Capital minimum: usually $25K–$100K per deal, and most sponsors require accredited investor status. Liquidity: locked for the full hold period (5–10 years), no real secondary market. Control: minimal — you vote on major decisions like a sale; the sponsor runs day-to-day. Tax: a K-1 each year with real depreciation passthrough — meaningful for high earners and the main reason people choose syndications over REITs. Upside ceiling: deal-dependent; sponsors typically take carry above a hurdle. Who fits: high-earners who want the depreciation, don't need liquidity for 5+ years, and have already done the work of how to vet the operator. The sponsor is the deal — pick the wrong one and the property doesn't matter.
3. Private Lending (Deal-by-Deal)
Private lending is where you fund a specific renovation loan against a specific property, secured by a recorded lien on title. The operator (in NC, often a fix-and-flip company like Cinch) borrows from you for the duration of a project — typically 4 to 9 months — and repays principal plus a preferred return at payoff. You're not buying the property. You're the bank for that one project.
Capital minimum: typically $25K–$100K per deal in NC. Most private lending is offered to accredited or sophisticated investors only. Liquidity: locked until payoff — usually 4 to 9 months on a fix-and-flip, longer if the rehab runs over. No secondary market. Control: you choose every deal one at a time and can say no to any property, operator, or structure. You don't pick the rehab decisions. Tax: ordinary income on interest, no depreciation. Upside ceiling: a preferred return, capped — you don't get equity upside if the flip sells above pro forma, but you also don't take the equity loss if it sells under. Who fits: investors who like a fixed-income shape with real estate collateral underneath, who want to underwrite deal-by-deal, and who are comfortable with illiquidity in 6–12 month chunks.
Honest tradeoffs: it's deal-by-deal, not a pooled fund, so you repeat the diligence each time. Operator dependency is the central risk — the lien and title insurance are only worth what the operator's behavior is worth under stress. That's why an operator's record matters so much. If you want to see what an operator's record can look like, our 227-property track record is public — you can pressure-test it. For NC-specific depth, see our NC private lending field guide.
4. Turnkey Rentals with a Property Manager
Turnkey rentals are the closest of the four to "real" landlording, but with the labor delegated. You buy a fully renovated single-family rental that already has a tenant, and you hire a property management company (typically 8–10 percent of monthly rent) to handle leasing, maintenance, and tenant communication. You own the deed; somebody else takes the calls.

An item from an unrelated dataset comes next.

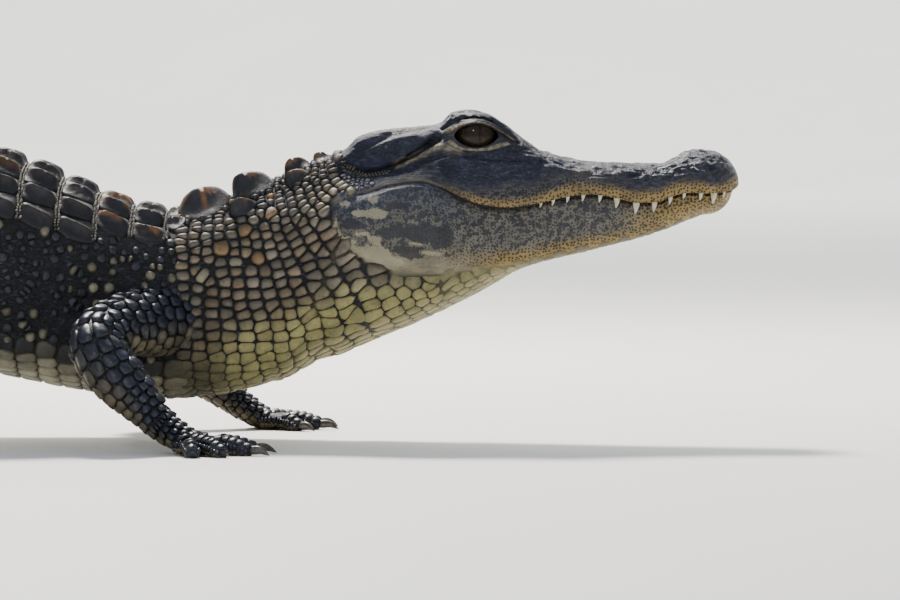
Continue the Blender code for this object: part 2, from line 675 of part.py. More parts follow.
def clear_of_joint(rings, path, distance, side):
    """Moves ring points that cross a joint's plane back to their own side, more for each ring."""
    at, points, directions = path
    middle = np.array([np.interp(distance, at, points[:, k]) for k in range(3)])
    way = unit(np.array([np.interp(distance, at, directions[:, k]) for k in range(3)])) * side
    ordered = rings if side > 0 else rings[::-1]
    for i, ring in enumerate(ordered):
        least = JOINT_GAP / 2 + RING_CLEARANCE * i
        for k, point in enumerate(ring):
            short = least - float((point - middle) @ way)
            if short > 0:
                ring[k] = point + way * short
    return rings


def leg_joints(leg):
    """The root, bend, ankle and ball of a leg, in the row frame in millimetres."""
    _, hand, *joints, _ = leg
    return [placed(s, hand * side, height) for s, side, height in joints]


def toe_direction(leg, angle):
    """Level direction of a toe that is turned from the foot's own direction."""
    name, hand, *joints, turn_out = leg
    ball, ankle = placed(joints[3][0], 0, 0), placed(joints[2][0], 0, 0)
    ahead = math.atan2(ball[1] - ankle[1], ball[0] - ankle[0])
    facing = ahead + hand * math.radians(turn_out + angle)
    return np.array([math.cos(facing), math.sin(facing), 0])


def toe_paths(leg, foot):
    """Each toe's path from inside the ball of the foot to the root of its claw."""
    ball = leg_joints(leg)[3]
    ahead = toe_direction(leg, 0)
    across = np.array([ahead[1], -ahead[0], 0]) * leg[1] * -1
    paths = []
    thick, thin = foot["toe"]
    for angle, length in zip(foot["angles"], foot["lengths"]):
        way = toe_direction(leg, angle)
        knuckle = ball + across * math.sin(math.radians(angle)) * foot["palm"][0] * KNUCKLE_SPREAD
        start = knuckle - ahead * TOE_ROOT
        middle = knuckle + way * 0.5 * length
        end = knuckle + way * (TOE_ROOT + length)
        start[2], middle[2] = ball[2], thick + KNUCKLE_RISE
        end[2] = thin * math.sin(math.pi / 3) - SOLE_FLAT
        paths.append(limb_path([start, middle, end], 20))
    return paths


def web(name, path_a, path_b, share, thick, lowest):
    """A thin flat membrane between two toes."""
    points = []
    for level in (lowest, lowest + WEB_THICKNESS):
        for path, other in ((path_a, path_b), (path_b, path_a)):
            for part in (0.12, share):
                k = int(part * (len(path[1]) - 1))
                p = path[1][k] + 0.12 * unit(path[1][k] - other[1][k]) * thick
                p[2] = level
                points.append(p)
    faces = [(0, 1, 3, 2), (4, 6, 7, 5), (0, 4, 5, 1), (2, 3, 7, 6), (0, 2, 6, 4), (1, 5, 7, 3)]
    return new_object(name, points, faces, SKIN_DARK)


def claw(name, path, toe_radius):
    """A curved horn cone that starts just off the end of its toe."""
    tip, way = path[1][-1], path[2][-1]
    lean = abs(way[2])
    way = unit(np.array([way[0], way[1], 0]))
    start = tip + way * (JOINT_GAP + lean * toe_radius)
    middle = start + way * CLAW_LENGTH * 0.5 + np.array([0, 0, 0.3])
    end = start + way * CLAW_LENGTH
    start[2] = middle[2] = CLAW_RADIUS + 0.35
    end[2] = 0.7
    waist = 0.6 * CLAW_RADIUS
    sizes = [(0, CLAW_RADIUS, CLAW_RADIUS), (0.6 * CLAW_LENGTH, waist, waist), (CLAW_LENGTH, 0.2, 0.2)]
    curve = limb_path([start, middle, end], 12)
    rings = limb_rings(curve, sizes, 0, curve[0][-1], 4, np.array([0, 0, 1.0]), 5)
    return new_object(name, *loft(rings), CLAW_HORN, 0.35)


def floor_cutter():
    """A block under the floor, which gives the feet their flats."""
    bpy.ops.mesh.primitive_cube_add(size=1, location=(0, 0, -0.05))
    block = bpy.context.object
    block.scale = (3, 3, 0.1)
    bpy.ops.object.transform_apply(location=True, scale=True)
    return block


def trunk_stations(middle, reach=90):
    """The trunk's own rings near a leg, so that a cutter has the trunk's facets."""
    found = []
    for _, first, last, count in BODY_NODES:
        stations = np.linspace(first + JOINT_GAP / 2, last - JOINT_GAP / 2, count)
        found += [s for s in stations if abs(s - middle) < reach]
    return sorted(found)


def leg_nodes(leg, sizes, foot):
    """One leg: upper and lower length, foot with toes and webs, and claws."""
    name, hand = leg[0], leg[1]
    root, bend, ankle, ball = leg_joints(leg)
    beyond = ball + toe_direction(leg, 0) * TOE_ROOT
    path = limb_path([root, bend, ankle, ball, beyond], 90)
    reach = path[0][-1]
    nearest = [np.argmin(np.linalg.norm(path[1] - joint, axis=1)) for joint in (bend, ankle)]
    along = [float(path[0][k]) for k in nearest]
    palm_wide, palm_high = foot["palm"]
    profile = [
        (0, sizes["root"], sizes["root"]), (along[0] * 0.55, sizes["upper"], sizes["upper"]),
        (along[0], sizes["bend"], sizes["bend"]),
        (along[0] * 0.6 + along[1] * 0.4, sizes["lower"], sizes["lower"] * 1.05),
        (along[1], sizes["ankle"] * 1.05, sizes["ankle"]),
        (along[1] * 0.4 + reach * 0.6, palm_wide * 0.92, palm_high),
        (reach - TOE_ROOT, palm_wide, palm_high * 0.9), (reach, palm_wide * 0.86, palm_high * 0.7),
    ]
    up = np.array([0.35, 0.0, 1.0]) if "front" in name else np.array([0.25, 0.0, 1.0])
    gap = JOINT_GAP / 2
    rings = clear_of_joint(limb_rings(path, profile, 0, along[0] - gap, 6, up), path, along[0], -1)
    upper = new_object(f"{name}_{sizes['names'][0]}", *loft(rings), SKIN_DARK)
    stations = trunk_stations(leg[2][0])
    rings = [body_ring(s, 0, 1, BODY_HALF_POINTS, swell=JOINT_GAP) for s in stations]
    cut(upper, new_object("clearance", *loft(rings), SKIN_DARK))
    rings = limb_rings(path, profile, along[0] + gap, along[1] - gap, 6, up)
    clear_of_joint(rings, path, along[0], 1)
    clear_of_joint(rings, path, along[1], -1)
    new_object(f"{name}_{sizes['names'][1]}", *loft(rings), SKIN_DARK)
    rings = clear_of_joint(limb_rings(path, profile, along[1] + gap, reach, 6, up), path, along[1], 1)
    palm = new_object(f"{name}_{sizes['names'][2]}", *loft(rings), SKIN_DARK)
    paths = toe_paths(leg, foot)
    pieces = []
    thick, thin = foot["toe"]
    for k, toe in enumerate(paths):
        long = toe[0][-1]
        shape = [(0, thick, thick), (0.7 * long, thick * 0.85, thick * 0.85), (long, thin, thin)]
        rings = limb_rings(toe, shape, 0, long, 4, np.array([0, 0, 1.0]), TOE_SIDES)
        pieces.append(new_object(f"toe{k}", *loft(rings), SKIN_DARK))
    for k in range(len(paths) - 1):
        pieces.append(web(f"web{k}", paths[k], paths[k + 1], foot["web"], thick, WEB_HEIGHT + 0.07 * k))
    fused(palm, pieces)
    cut(palm, floor_cutter())
    for k in foot["clawed"]:
        claw(f"{name}_claw_{k + 1}", paths[k], thin)


def ball_object(name, centre, radii, colour, segments=14, rings=10, roughness=0.1):
    """A closed ball with a radius for each of length, width and height."""
    bm = bmesh.new()
    bmesh.ops.create_uvsphere(bm, u_segments=segments, v_segments=rings, radius=1.0)
    points = [tuple(np.array(v.co) * radii + centre) for v in bm.verts]
    faces = [[v.index for v in f.verts] for f in bm.faces]
    bm.free()
    return new_object(name, points, faces, colour, roughness)


def eye_cutters(hand):
    """The round socket and the almond opening of one eye."""
    centre = placed(EYE_STATION, hand * EYE_SIDE, EYE_HEIGHT)
    socket = ball_object("socket", centre, [EYE_RADIUS + JOINT_GAP] * 3, SKIN_DARK)
    wide, high = LID_OPENING
    near, far = 10.0, 30.0
    rings = []
    for out in (near, far):
        ring = []
        for k in range(12):
            a = 2 * math.pi * k / 12
            up = high * math.sin(a) * abs(math.sin(a)) ** 0.2
            ring.append(placed(EYE_STATION + wide * math.cos(a), hand * out, EYE_HEIGHT + up))
        rings.append(ring)
    return new_object("opening", *loft(rings), SKIN_DARK), socket


def ear_cutter(hand):
    """A wedge along the lower edge of the ear flap."""
    middle, level, long, high = EAR_FLAP
    first, last, depth, open_half = EAR_SLIT
    around = np.linspace(0.14, LIP_AT, 60)
    rings = []
    for share in np.linspace(0, 1, 8):
        turn = math.radians(first + (last - first) * share)
        station = middle + long * math.cos(turn)
        height = level - EAR_FLAP_SLOPE * (station - middle) + high * math.sin(turn)
        half = half_section(np.full(len(around), station), around)
        side = float(np.interp(-height, -half[:, 1], half[:, 0]))
        wide = 0.25 + open_half * math.sin(math.pi * share)
        deep = 0.4 + depth * math.sin(math.pi * share)
        outer, inner = side + 4, side - deep
        corners = ((outer, height - 1.5 * wide), (outer, height + wide), (inner, height + 0.3 * wide))
        rings.append([placed(station, hand * out, up) for out, up in corners])
    return new_object("ear", *loft(rings), SKIN_DARK)


def finish_head(head):
    """Cuts the eye sockets, ears and nostrils, and adds the teeth."""
    for hand in (-1, 1):
        for cutter in eye_cutters(hand):
            cut(head, cutter)
        cut(head, ear_cutter(hand))
        station, side, height = NOSTRIL
        middle = placed(station, hand * side, height + 0.6)
        cut(head, ball_object("nostril", middle, NOSTRIL_SIZE, SKIN_DARK, 8, 6))
    teeth = []
    for station, long in TEETH:
        for hand in (-1, 1):
            rail = head_rails(np.array([station]))[0, LIP_RAIL]
            root = placed(station, hand * (rail[0] - TOOTH_RADIUS), rail[1] + TOOTH_ROOT)
            tip = placed(station, hand * (rail[0] - TOOTH_RADIUS + 0.5), rail[1] - long)
            curve = limb_path([root, (root + tip) / 2, tip], 8)
            length = curve[0][-1]
            sizes = [(0, TOOTH_RADIUS, TOOTH_RADIUS), (length, 0.15, 0.15)]
            rings = limb_rings(curve, sizes, 0, length, 2, np.array([1.0, 0, 0]), 5)
            teeth.append(new_object("tooth", *loft(rings), SKIN_PALE))
    fused(head, teeth)


def eyes():
    """Both eyeballs, in their sockets."""
    for name, hand in (("eye_right", -1), ("eye_left", 1)):
        ball_object(name, placed(EYE_STATION, hand * EYE_SIDE, EYE_HEIGHT), [EYE_RADIUS] * 3, EYE_BROWN)


def triangulate_all():
    """Splits every face into triangles."""
    for obj in bpy.data.objects:
        bm = bmesh.new()
        bm.from_mesh(obj.data)
        bmesh.ops.triangulate(bm, faces=bm.faces)
        bm.to_mesh(obj.data)
        bm.free()


def clear_scene():
    """Removes what the file opened with."""
    for obj in list(bpy.data.objects):
        bpy.data.objects.remove(obj)


def main():
    """Models the whole animal."""
    clear_scene()
    finish_head(head_node())
    lower_jaw_node()
    add_scutes(body_nodes())
    eyes()
    for leg in LEGS:
        front = leg[0].startswith("front")
        leg_nodes(leg, FRONT_SIZES if front else HIND_SIZES, FRONT_FOOT if front else HIND_FOOT)
    triangulate_all()


main()
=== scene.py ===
"""Dresses the frame of a life-size young American alligator: skin, scales, scutes, face and stage.

Lengths in the tables are in millimetres. "Station" is the distance from the snout tip back along
the body. "Around" runs from 0 at the middle of the back to 1 at the middle of the belly, and "arc"
is the distance over the skin from the middle of the back, below 0 on the animal's right.
"""

import math
from functools import lru_cache

import bmesh
import bpy
import numpy as np
from bpy.props import FloatProperty, FloatVectorProperty, IntProperty, PointerProperty
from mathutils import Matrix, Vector
from mathutils.bvhtree import BVHTree
from mathutils.kdtree import KDTree


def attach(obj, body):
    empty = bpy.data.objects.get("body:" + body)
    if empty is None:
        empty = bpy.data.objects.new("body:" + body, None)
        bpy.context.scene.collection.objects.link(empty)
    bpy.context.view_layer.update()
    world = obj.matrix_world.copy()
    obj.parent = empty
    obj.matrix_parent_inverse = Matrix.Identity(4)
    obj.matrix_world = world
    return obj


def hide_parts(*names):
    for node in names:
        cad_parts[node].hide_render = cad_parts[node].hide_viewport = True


bl_info = {
    "name": "Young alligator",
    "version": (1, 0, 0),
    "blender": (4, 5, 0),
    "location": "3D View > Sidebar > Alligator",
    "description": "Builds the skin, scales, face and stage of a life-size young alligator",
    "category": "Add Mesh",
}

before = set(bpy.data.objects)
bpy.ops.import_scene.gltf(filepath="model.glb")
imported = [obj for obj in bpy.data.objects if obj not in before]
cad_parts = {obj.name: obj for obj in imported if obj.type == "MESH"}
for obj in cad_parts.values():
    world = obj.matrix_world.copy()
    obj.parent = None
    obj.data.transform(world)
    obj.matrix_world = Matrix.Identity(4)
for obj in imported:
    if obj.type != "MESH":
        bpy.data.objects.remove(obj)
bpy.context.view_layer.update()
MM = 0.001

# The frame's driving dimensions, as in the part's source
TOTAL_LENGTH = 1100.0
HEAD_END = 150.0
BODY_CENTRE = (-523.4, 42.4)
SNOUT_LEVEL = 98.0
SNOUT_ROUND = (15.0, 11.0)
CHIN_SETBACK = 2.5
LIP_STEP = 2.1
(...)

Capital minimum: 20–25 percent down on a $200K rental = $40K–$60K plus closing costs — highest entry point of the four. Liquidity: tied to selling the property — illiquid, with sale costs of 6–9 percent through an agent. Control: you own the asset and remain the final decision-maker on everything that matters — capex, leases, eviction calls. The PM handles execution. Tax: the best shape of the four — depreciation, mortgage interest, maintenance, and the 1031 option when you sell. Upside: rent + appreciation + leverage. Over a 10–15 year hold, usually the highest total-return path. Who fits: someone who wants the long-term wealth shape of ownership and accepts that maybe 8 percent of the time the PM will call with a real decision.
Side-by-Side: The 4 Paths Compared
Same six dimensions, all four paths in one table. The point isn't to declare a winner — the right path depends entirely on how much capital you have, how long you can lock it up, how much control you want, and what tax problem you're actually trying to solve.
| Path | Capital Min | Liquidity | Control | Tax Shape | Who Fits |
|---|---|---|---|---|---|
| REITs | $50–$100 | Daily | None | Ordinary income on dividends | First-timers, anyone wanting brokerage-account simplicity |
| Syndications | $25K–$100K | 5–10 years locked | Vote only | K-1 with depreciation passthrough | High earners needing depreciation, accredited only |
| Private Lending | $25K–$100K | 4–9 months locked | Pick each deal | Ordinary income on interest | Fixed-income preference with real-estate collateral |
| Turnkey Rental + PM | $40K–$60K down | Illiquid until sale | Full owner | Depreciation, interest, 1031 | Long-hold wealth builders comfortable with capex calls |
How to Start with the Smallest Possible Commitment
Don't go all-in on the first path you read about. The biggest mistake I see new passive investors make is putting six figures into the first operator who pitched them well, before they've ever underwritten a deal or seen an operator under stress. The smarter path is graduated:
- Buy a REIT first with $1K–$5K to learn how the asset class trades. Zero lockup, no diligence required.
- Then do one private lending deal or one syndication with $25K–$50K of capital you won't need for 12 months. The point isn't the return on this first deal — it's building the diligence muscle.
- Then diversify across operators before you scale into any single one. Operator concentration is the biggest risk in this asset class.
On every deal beyond a REIT, do the operator diligence before you wire — not after. The lien, the title insurance, and the LP agreement only matter if the operator behaves predictably when something goes wrong. Verify behavior before you verify documents.
None of these four paths is universally right. The right one is whichever one fits your capital, your timeline, your tax situation, and the kind of decisions you're willing to be on the hook for. The wrong move is assuming that "real estate" means landlording, and walking away from one of the most durable wealth-builders the U.S. has ever produced because a Reddit thread scared you off duplexes. There are better doors. Pick one, start small, and learn the asset class one deal at a time.